- _Set task_
Copy out all the lines in the records that include the word "joints".

============================================================

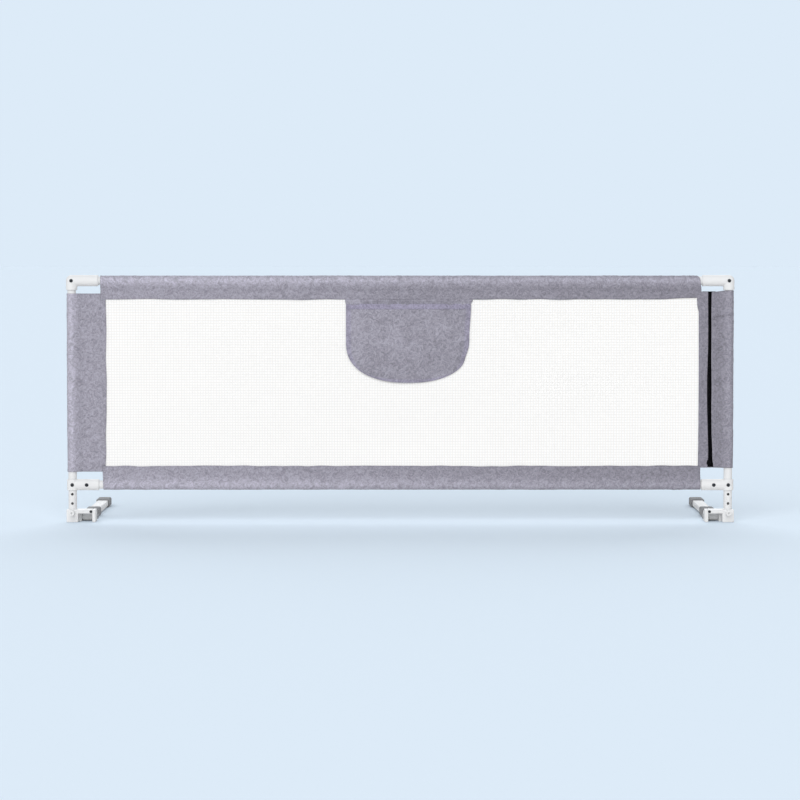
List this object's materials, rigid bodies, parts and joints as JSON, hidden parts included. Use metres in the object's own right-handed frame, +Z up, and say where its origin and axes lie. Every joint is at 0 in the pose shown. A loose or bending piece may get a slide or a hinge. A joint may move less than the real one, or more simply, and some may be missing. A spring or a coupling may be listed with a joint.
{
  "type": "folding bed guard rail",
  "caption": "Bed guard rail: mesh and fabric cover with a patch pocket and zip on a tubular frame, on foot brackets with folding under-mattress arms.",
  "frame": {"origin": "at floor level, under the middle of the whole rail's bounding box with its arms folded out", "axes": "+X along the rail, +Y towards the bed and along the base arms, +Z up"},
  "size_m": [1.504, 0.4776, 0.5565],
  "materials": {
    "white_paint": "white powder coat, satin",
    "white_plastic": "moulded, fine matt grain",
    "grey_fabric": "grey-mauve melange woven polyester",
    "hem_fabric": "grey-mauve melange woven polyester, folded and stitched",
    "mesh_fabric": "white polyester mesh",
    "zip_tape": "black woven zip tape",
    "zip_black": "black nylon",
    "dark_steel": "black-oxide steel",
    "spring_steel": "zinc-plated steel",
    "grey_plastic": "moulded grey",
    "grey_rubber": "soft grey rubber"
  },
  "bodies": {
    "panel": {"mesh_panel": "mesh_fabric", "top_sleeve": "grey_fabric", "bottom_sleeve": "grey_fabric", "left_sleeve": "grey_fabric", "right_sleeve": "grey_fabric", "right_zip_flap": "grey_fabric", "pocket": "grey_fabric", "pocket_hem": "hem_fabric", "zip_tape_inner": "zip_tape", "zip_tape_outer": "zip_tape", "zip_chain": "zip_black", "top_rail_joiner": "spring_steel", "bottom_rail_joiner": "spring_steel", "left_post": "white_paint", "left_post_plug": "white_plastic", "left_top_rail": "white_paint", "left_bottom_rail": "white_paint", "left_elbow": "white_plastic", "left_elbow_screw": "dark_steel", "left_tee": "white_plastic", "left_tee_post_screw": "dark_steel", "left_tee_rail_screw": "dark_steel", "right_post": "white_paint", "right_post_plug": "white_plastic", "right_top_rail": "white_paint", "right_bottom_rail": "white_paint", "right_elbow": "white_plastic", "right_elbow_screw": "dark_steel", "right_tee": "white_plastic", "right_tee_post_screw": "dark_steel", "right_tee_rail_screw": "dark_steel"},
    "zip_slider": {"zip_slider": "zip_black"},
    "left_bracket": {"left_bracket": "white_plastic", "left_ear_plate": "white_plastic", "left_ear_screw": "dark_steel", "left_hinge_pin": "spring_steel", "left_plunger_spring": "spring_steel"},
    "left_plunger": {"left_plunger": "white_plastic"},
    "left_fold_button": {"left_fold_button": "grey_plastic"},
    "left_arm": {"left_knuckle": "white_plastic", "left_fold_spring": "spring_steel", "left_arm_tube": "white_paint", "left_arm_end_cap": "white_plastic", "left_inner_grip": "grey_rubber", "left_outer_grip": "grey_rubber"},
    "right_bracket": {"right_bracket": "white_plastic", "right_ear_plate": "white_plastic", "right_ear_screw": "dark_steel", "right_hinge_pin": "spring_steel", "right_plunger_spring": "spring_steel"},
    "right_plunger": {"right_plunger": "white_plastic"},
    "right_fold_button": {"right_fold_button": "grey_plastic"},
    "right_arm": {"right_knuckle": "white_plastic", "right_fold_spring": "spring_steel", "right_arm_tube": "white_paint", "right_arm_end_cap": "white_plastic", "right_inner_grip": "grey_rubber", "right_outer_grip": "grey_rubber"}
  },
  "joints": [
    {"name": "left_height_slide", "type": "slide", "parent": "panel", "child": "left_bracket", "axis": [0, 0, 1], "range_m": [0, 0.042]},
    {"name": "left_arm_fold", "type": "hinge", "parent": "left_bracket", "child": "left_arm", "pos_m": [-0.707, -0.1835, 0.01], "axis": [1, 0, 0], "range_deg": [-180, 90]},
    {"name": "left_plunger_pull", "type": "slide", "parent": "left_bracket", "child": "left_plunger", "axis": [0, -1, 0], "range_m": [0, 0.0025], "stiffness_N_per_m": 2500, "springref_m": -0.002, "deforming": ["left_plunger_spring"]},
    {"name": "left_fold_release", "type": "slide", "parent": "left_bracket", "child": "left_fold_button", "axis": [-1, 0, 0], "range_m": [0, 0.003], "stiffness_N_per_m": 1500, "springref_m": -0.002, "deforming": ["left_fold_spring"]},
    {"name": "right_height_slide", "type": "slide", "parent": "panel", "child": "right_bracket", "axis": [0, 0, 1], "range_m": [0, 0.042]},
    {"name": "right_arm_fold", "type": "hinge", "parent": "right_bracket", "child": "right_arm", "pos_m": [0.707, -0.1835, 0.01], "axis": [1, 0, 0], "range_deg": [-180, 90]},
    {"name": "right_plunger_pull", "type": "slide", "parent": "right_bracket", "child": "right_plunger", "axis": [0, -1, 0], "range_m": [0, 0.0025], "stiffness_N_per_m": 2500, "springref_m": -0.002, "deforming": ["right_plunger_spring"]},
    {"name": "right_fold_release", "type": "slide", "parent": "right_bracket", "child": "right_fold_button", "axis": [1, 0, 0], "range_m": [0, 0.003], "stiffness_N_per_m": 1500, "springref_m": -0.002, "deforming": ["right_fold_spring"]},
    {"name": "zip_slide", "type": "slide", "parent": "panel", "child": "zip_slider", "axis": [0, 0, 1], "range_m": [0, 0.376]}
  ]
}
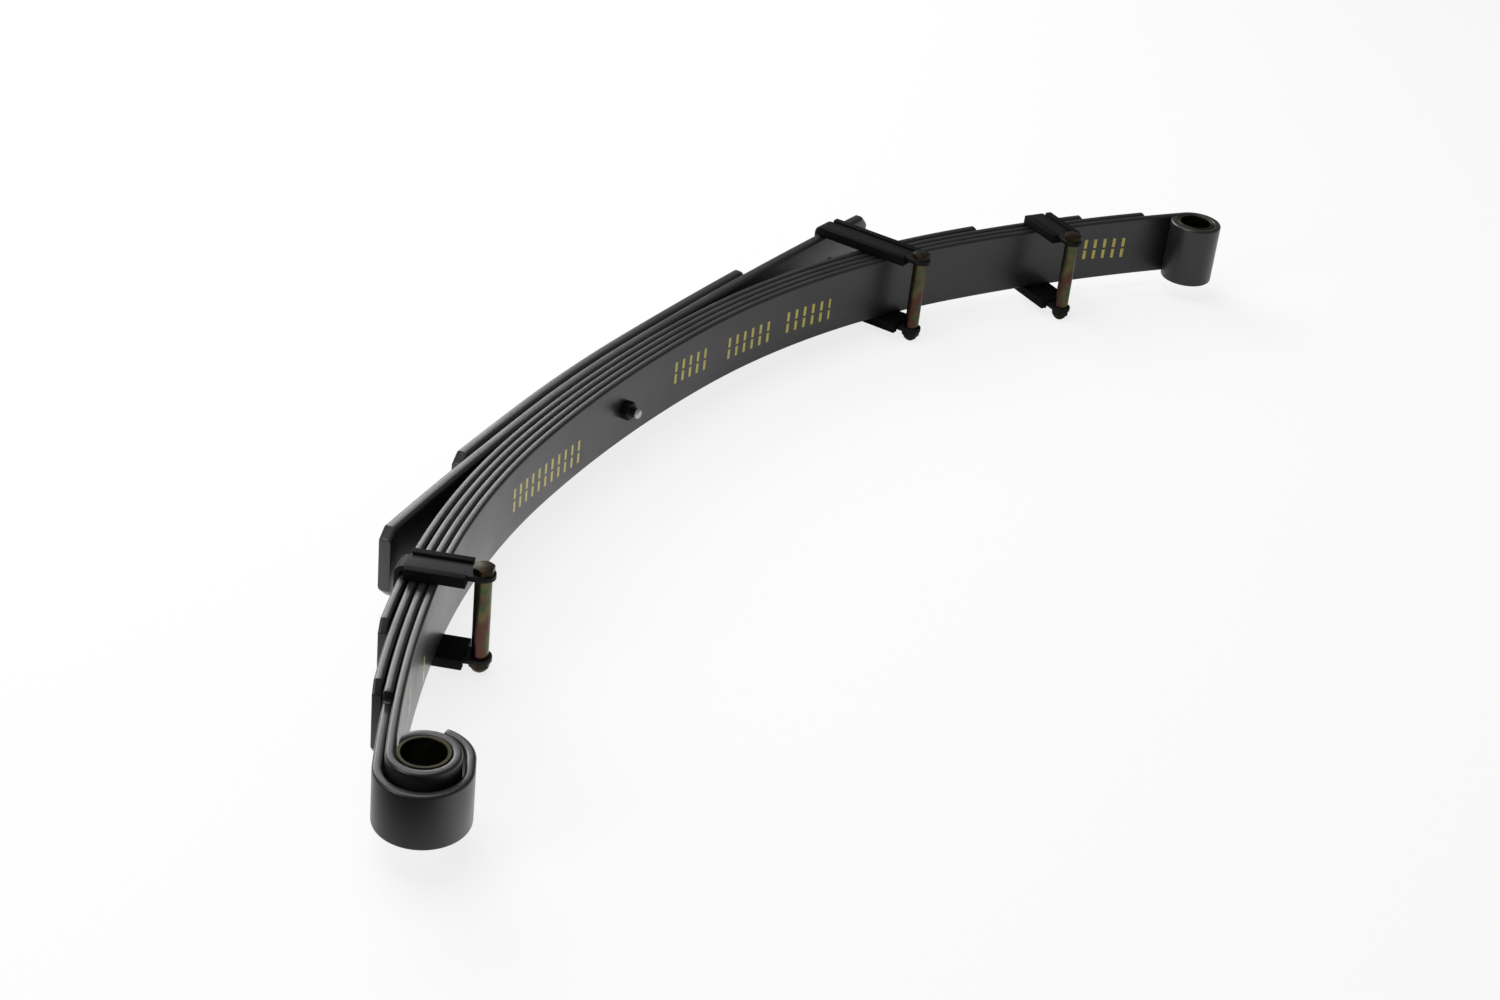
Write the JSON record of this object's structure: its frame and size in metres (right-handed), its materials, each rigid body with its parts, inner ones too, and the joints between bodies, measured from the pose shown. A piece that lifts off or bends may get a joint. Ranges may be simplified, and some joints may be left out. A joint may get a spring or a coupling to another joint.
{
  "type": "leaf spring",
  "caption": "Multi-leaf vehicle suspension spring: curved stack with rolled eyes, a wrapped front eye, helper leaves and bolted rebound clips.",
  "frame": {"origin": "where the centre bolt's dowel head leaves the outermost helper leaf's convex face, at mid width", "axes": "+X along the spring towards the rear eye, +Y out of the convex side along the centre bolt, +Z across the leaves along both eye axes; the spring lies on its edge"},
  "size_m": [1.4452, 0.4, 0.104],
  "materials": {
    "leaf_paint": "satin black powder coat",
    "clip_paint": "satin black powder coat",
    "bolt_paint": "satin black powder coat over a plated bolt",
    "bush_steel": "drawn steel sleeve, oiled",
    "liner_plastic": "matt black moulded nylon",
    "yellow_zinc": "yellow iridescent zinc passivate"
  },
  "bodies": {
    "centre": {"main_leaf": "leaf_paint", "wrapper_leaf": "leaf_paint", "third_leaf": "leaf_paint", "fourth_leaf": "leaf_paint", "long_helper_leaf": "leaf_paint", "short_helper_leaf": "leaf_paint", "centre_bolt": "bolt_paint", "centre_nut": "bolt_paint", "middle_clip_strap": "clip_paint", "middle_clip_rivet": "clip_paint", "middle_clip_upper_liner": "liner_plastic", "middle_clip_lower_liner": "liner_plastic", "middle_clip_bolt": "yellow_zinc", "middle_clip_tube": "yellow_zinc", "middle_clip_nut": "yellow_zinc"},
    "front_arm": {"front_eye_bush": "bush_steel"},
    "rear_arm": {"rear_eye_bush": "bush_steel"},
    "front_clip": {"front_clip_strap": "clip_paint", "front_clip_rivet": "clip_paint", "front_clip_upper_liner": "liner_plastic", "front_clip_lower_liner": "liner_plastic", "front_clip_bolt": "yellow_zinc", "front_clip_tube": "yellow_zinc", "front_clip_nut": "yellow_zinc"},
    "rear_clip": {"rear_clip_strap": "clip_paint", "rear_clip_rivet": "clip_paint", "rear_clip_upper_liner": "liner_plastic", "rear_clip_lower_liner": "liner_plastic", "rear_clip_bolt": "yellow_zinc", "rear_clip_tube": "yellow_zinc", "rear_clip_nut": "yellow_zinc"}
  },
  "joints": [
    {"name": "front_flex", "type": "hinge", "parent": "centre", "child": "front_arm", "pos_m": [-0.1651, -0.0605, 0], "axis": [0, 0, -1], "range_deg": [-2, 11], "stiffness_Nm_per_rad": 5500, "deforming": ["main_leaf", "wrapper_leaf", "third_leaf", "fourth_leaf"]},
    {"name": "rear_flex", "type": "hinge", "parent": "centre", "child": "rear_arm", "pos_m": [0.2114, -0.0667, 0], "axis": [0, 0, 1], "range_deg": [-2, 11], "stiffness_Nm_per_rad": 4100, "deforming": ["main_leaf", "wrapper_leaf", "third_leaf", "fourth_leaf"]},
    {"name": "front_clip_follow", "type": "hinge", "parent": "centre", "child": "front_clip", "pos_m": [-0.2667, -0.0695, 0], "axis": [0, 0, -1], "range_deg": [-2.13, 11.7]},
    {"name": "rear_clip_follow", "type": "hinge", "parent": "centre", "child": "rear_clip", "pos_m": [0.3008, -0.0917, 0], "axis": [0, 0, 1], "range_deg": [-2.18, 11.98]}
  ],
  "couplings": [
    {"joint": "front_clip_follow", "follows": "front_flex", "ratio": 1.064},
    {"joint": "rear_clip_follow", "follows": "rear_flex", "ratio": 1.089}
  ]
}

============================================================

- _Result of the task_
List this object's materials, rigid bodies, parts and joints as JSON, hidden parts included. Use metres in the object's own right-handed frame, +Z up, and say where its origin and axes lie. Every joint is at 0 in the pose shown. A loose or bending piece may get a slide or a hinge. A joint may move less than the real one, or more simply, and some may be missing. A spring or a coupling may be listed with a joint.
  "joints": [
Write the JSON record of this object's structure: its frame and size in metres (right-handed), its materials, each rigid body with its parts, inner ones too, and the joints between bodies, measured from the pose shown. A piece that lifts off or bends may get a joint. Ranges may be simplified, and some joints may be left out. A joint may get a spring or a coupling to another joint.
  "joints": [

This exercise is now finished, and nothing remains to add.